After WWII, the U.S. initially did not support the restoration of Dutch colonial power in Indonesia because it regarded the nationalist leader Sukarno as anti-Communist and amenable to U.S, imperialist interests in oil rich Indonesia.

But this changed radically by the 1950s. Sukarno and the forces that he led adopted a strategic alliance with the PKI and moved to the left in its internal policies,oil and other industries and also joining the non-aligned movement led by India and developing positive relations with the Soviet Union and China. At the same time, Sukarno sought to "balance" the influence of the PKI and prevent the development of revolutionary socialism in Indonesia by continuing to take substantial aid for his military from the U.S. (even though there had been a CIA inspired attempt to assassinate him in the late 1950s) and using both the high officer corps of the Indonesian army and reactionary Muslim clerical forces tied to the landlord class against the PKI, while he sought to use the PKI's organization and advances among the masses to hold back these reactionary forces and both sustain his power bring about advances in the country.

The PKI in the process grow hugely among the masses, and had an estimated membership of three million in 1965 (as against ten thousand in the early 1950s),when a deepening economic crisis destroyed Sukarno's balancing act.

First, Indonesia in 1964-1965 was rife with rumors of a military coup against the Sukarno-PKI alliance and rumors from the right of a PKI coup to establish a "Communist takeover" the CIA term used throughout the world in the cold war period.

The PKI began to train cadre to fight against the right wing coup and held mass demonstrations against the economic crisis (runaway inflation) and a blockade against the U.S, embassy which it accused of sponsoring the coming coup in September. On September 30, a group of lower officers launched an uprising against the Generals, accusing the Generals Council of plotting to overthrow Sukarno and the PKI in a bloody coup planned for October 5th which was army day in Indonesia.

Although they were initially successful in Jakarta in seizing key positions and executing a number of prominent Generals of the Generals Council, the failed to capture General Suharto, commander of the elite strategic reserve forces, who successfully put down the uprising, blamed it on the PKI, and, with active U.S. support, turned the large sections of the Indonesian army loose, along with rightist Muslim vigilantes to brutally murder worker and peasant militants, their supporters and families, on the grounds that they were "Communists." While the numbers killed remain a subject of dispute, the serious low figure is around four hundred thousand and the high one around one million. Along with the political genocide (people murdered because they were considered Communists), members of the ethnic Chinese minority were also caught in the terror and killed because of their ethnicity.

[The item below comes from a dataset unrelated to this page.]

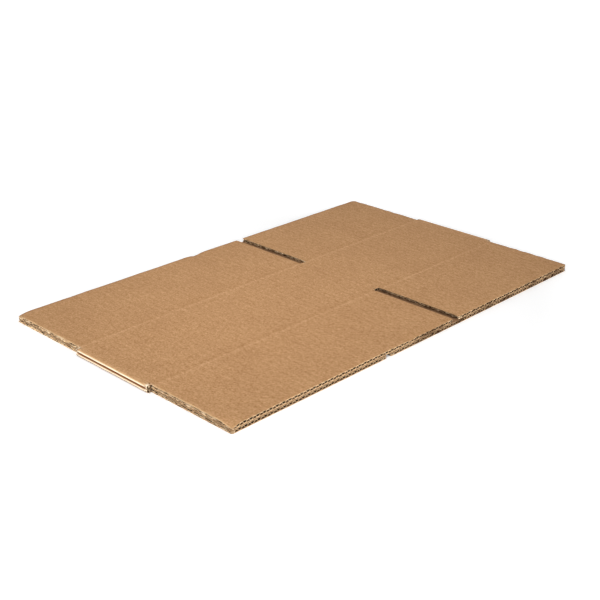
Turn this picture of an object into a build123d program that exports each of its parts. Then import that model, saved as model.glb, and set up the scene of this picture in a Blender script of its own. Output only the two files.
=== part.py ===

The U.S. government was deeply involved in the mass killings, having played a leading role in funding and training the Indonesian officers who directed the killing. U.S. embassy officials later admitted that they had handed over to Suharto's forces lists of names of five thousand Communist activists and were later told that everyone one had been caught and murdered. A State Department intelligence official dealing with Indonesia later summed up the U.S. government's attitude when he said that "no body cared as long as they were Communists that they were being butchered" a statement that pretty much speaks for itself as an indictment of the genocide carried out in Indonesia in 1965.

Suharto's regime was built on this mass killing and followed it with a policy of blacklisting in all public sector work family members of those who had been murdered along with, of course, large numbers of former PKI members who survived the massacres.

The people of Indonesia still live with this horror, still fearful to speak of it, while capitalist media "balance" the corruption and tyranny of the Suharto years against its "achievements" in "economic growth." Also, the capitalist media that do remember the massacres of 1965 blame the PKI for launching the coup. (There are also ultra-leftists who in the time honored ultra-left tradition, blame the PKI for its strategic alliance with Sukarno and its participation in its government for "disarming" the workers and the peasants, even though the PKI built a mass party of three million members and moved the Sukarno government in a socialist and anti-imperialist direction through that alliance.)

It is important for all U.S. progressives to remember the genocidal massacres of 1965 and to work for a U.S. government which will acknowledge its role in aiding the perpetrators that massacre as part of a policy that seeks reconciliation with the Indonesian people on an anti-imperialist basis.